Added Lembke: "It was a stab in the heart for us to lose one of those seats and for it to be shifted to Kansas City." End of update.
Chairman 'OK,' not thrilled, with map
The commission chairman, Doug Harpool of Springfield, a Democrat, says that he's not thrilled with some of the changes in the final version, compared to the draft map he filed last weekend.
" 'OK' is a good word," said Harpool in an interview. "I'm not thrilled with it. I feel remorse over the things we (Democrats) gave up to get it."
He singled out the changes in the 19th District, which Harpool says makes the Boone County seat less favorable for a Democrat, such as Still.
Negotiations over that district were a key reason the talks lasted until early Thursday morning, he said. And also why one Democratic commissioner, Todd Patterson, voted against the map.
The other "no" vote was cast by a Republican commissioner, St. Charles County Executive Steve Ehlmann.

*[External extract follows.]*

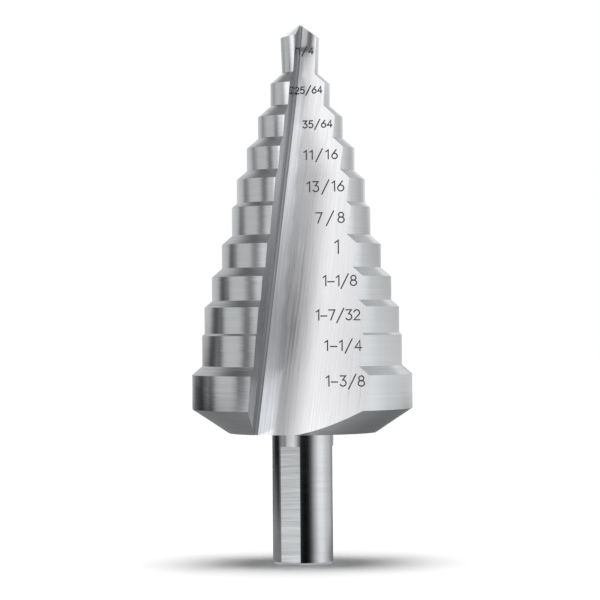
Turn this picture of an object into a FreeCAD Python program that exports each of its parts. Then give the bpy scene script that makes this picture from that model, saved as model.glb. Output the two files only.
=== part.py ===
# Step drill: a stepped cone cutter ground from one bar, with two straight flutes and a three-flat shank.
# The origin is the centre of the shank's end face, +Z runs along the axis to the point, and
# -Y looks at the face of one flute. Lengths are in millimetres and angles in degrees.
import FreeCAD
import Part
import Sketcher
import math
import os

NODE = "step_drill"
INCH = 25.4
STEPS = 10
FLUTES = 2
SHANK_FLATS = 3

# Driving sizes
# Step 1 is the smallest, next to the pilot, and step 10 the largest, next to the shank.
SIZES = {
    # Shank, with its three flats for the chuck's jaws
    "shank_diameter": 3 / 8 * INCH,
    "shank_length": 20.35,
    "flat_length": 18.3,
    "flat_depth": 0.29,
    "flat_turn": 4.0,
    "shank_chamfer": 0.4,
    # Diameters across the cutting edges
    "pilot_diameter": 1 / 4 * INCH,
    "step_1_diameter": 25 / 64 * INCH,
    "step_2_diameter": 35 / 64 * INCH,
    "step_3_diameter": 11 / 16 * INCH,
    "step_4_diameter": 13 / 16 * INCH,
    "step_5_diameter": 7 / 8 * INCH,
    "step_6_diameter": 1 * INCH,
    "step_7_diameter": 9 / 8 * INCH,
    "step_8_diameter": 39 / 32 * INCH,
    "step_9_diameter": 5 / 4 * INCH,
    "step_10_diameter": 11 / 8 * INCH,
    # Steps along the axis
    "step_pitch": 5.04,
    "last_step_length": 6.7,
    "shoulder_angle": 49.0,
    "back_cone_height": 3.75,
    "back_cone_angle": 56.5,
    "pilot_length": 7.8,
    "pilot_back_taper": 2.3,
    # Relief of the lands: how far each land's own axis stands off the drill's axis
    "step_relief": 0.385,
    "pilot_relief": 0.15,
    "relief_turn": 8.0,
    # Point
    "point_angle": 118.0,
    "lip_relief_tilt": 5.5,
    "chisel_offset": 0.2,
    "chisel_lead": 10.0,
    # Flutes: the rake face is flat, and the broad face meets it at the flute's root
    "rake_turn": 10.5,
    "rake_lean": 5.12,
    "rake_cross_drop": 1.2,
    "web_thickness": 0.94,
    "flute_angle": 79.2,
    "flute_root_radius": 0.42,
    "root_break_drop": 10.4,
    "root_slope": 10.05,
    "root_bend_radius": 60.0,
}

# Heights, radii and angles that follow from the driving sizes
DERIVED = {
    "last_step_bottom": "=shank_length + back_cone_height",
    "pilot_bottom": "=last_step_bottom + last_step_length + %d * step_pitch" % (STEPS - 1),
    "tip_height": "=pilot_bottom + pilot_length",
    "lip_corner_height": "=tip_height - pilot_diameter / 2 / tan(point_angle / 2)",
    "rake_cross": "=tip_height - rake_cross_drop",
    "grinding_half_angle": "=acos(cos(point_angle / 2) * cos(lip_relief_tilt)) / 1 deg",
    "flank_half_angle": "=grinding_half_angle - lip_relief_tilt",
}

# Room that the grinding tools have past the finished faces
FLUTE_OVERRUN = 6.0
POINT_STOCK = 1.0
FLAT_OVERCUT = 1.0


# Document and sheet

doc = FreeCAD.newDocument("StepDrill")
sheet = doc.addObject("Spreadsheet::Sheet", "Sizes")
for row, (alias, content) in enumerate({**SIZES, **DERIVED}.items(), start=1):
    sheet.set("A%d" % row, alias)
    sheet.set("B%d" % row, str(content))
    sheet.setAlias("B%d" % row, alias)
doc.recompute()

body = doc.addObject("PartDesign::Body", "StepDrill")
body.Label = NODE
doc.recompute()


# Helpers for sketches and features

START = 1
END = 2
ORIGIN = (-1, START)
AXIS_ACROSS = -1
AXIS_UP = -2


def size(alias):
    return float(sheet.get(alias))


def point(across, up):
    return FreeCAD.Vector(across, up, 0)


def origin_item(role):
    return next(item for item in body.Origin.OriginFeatures if item.Role == role)


def new_sketch(name, plane, placement=None):
    """A sketch on one of the body's origin planes, set on it by an expression."""
    sketch = body.newObject("Sketcher::SketchObject", name)
    sketch.AttachmentSupport = [(origin_item(plane), "")]
    sketch.MapMode = "FlatFace"
    if placement:
        sketch.setExpression("AttachmentOffset", placement)
    doc.recompute()
    return sketch


def add_line(sketch, start, end):
    return sketch.addGeometry(Part.LineSegment(point(*start), point(*end)), False)


def add_mark(sketch, place):
    """A construction point, which carries dimensions but isn't part of the outline."""
    return sketch.addGeometry(Part.Point(point(*place)), True)


def constrain(sketch, kind, *places):
    sketch.addConstraint(Sketcher.Constraint(kind, *places))


def constrain_each(sketch, kind, lines):
    for line in lines:
        constrain(sketch, kind, line)


def add_outline(sketch, corners):
    """A closed outline of straight lines, where line n runs from corner n to the next one."""
    lines = []
    for start, end in zip(corners, corners[1:] + corners[:1]):
        lines.append(add_line(sketch, start, end))
    for line, following in zip(lines, lines[1:] + lines[:1]):
        constrain(sketch, "Coincident", line, END, following, START)
    return lines


def bind(sketch, kind, places, name, expression):
    """A named dimension that takes its value from the sheet."""
    value = float(sketch.evalExpression(expression))
    if kind == "Angle":
        value = math.radians(value)
    index = sketch.addConstraint(Sketcher.Constraint(kind, *places, value))
    sketch.renameConstraint(index, name)
    sketch.setExpression("Constraints." + name, expression)


def revolve(kind, name, sketch, angle, backwards=False):
    """A turned or grooved form about the sketch's upright axis."""
    feature = body.newObject(kind, name)
    feature.Profile = sketch
    feature.ReferenceAxis = (sketch, ["V_Axis"])
    feature.Angle = angle
    feature.Reversed = backwards
    doc.recompute()
    return feature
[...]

Harpool said negotiations also were testy over the 24th and 7th districts, both now held by Republicans. The GOP commissioners were willing to allow the 7th to move outstate -- but refused to move the 24th -- because the 7th will be on this fall's ballot. The 24th, now held by Lamping, won't be up until 2014.
He believes the new 24th District is more Republican, which could be a boon for Lamping. The 24th now is predominantly Democratic, even if a Republican holds the seat.
During the 15-day comment period, the map could be killed if more than one supportive commissioner switches to a "no" vote.
Harpool said the commission won't try to come up with another map, because he could not envision any way the commissioners on either side would be willing to compromise further.
A lawyer, Harpool said that research into the state constitution indicates that a rejected map this time around would not be tossed to state judges.
Rather, the current district lines would remain and a lawsuit would be filed, shifting the map-drawing to federal court, he said.
Harpool added that he hopes that this map, for all its flaws, stands. "It's not perfect," he said. "But it's fair."
Jo Mannies contributed information to this story.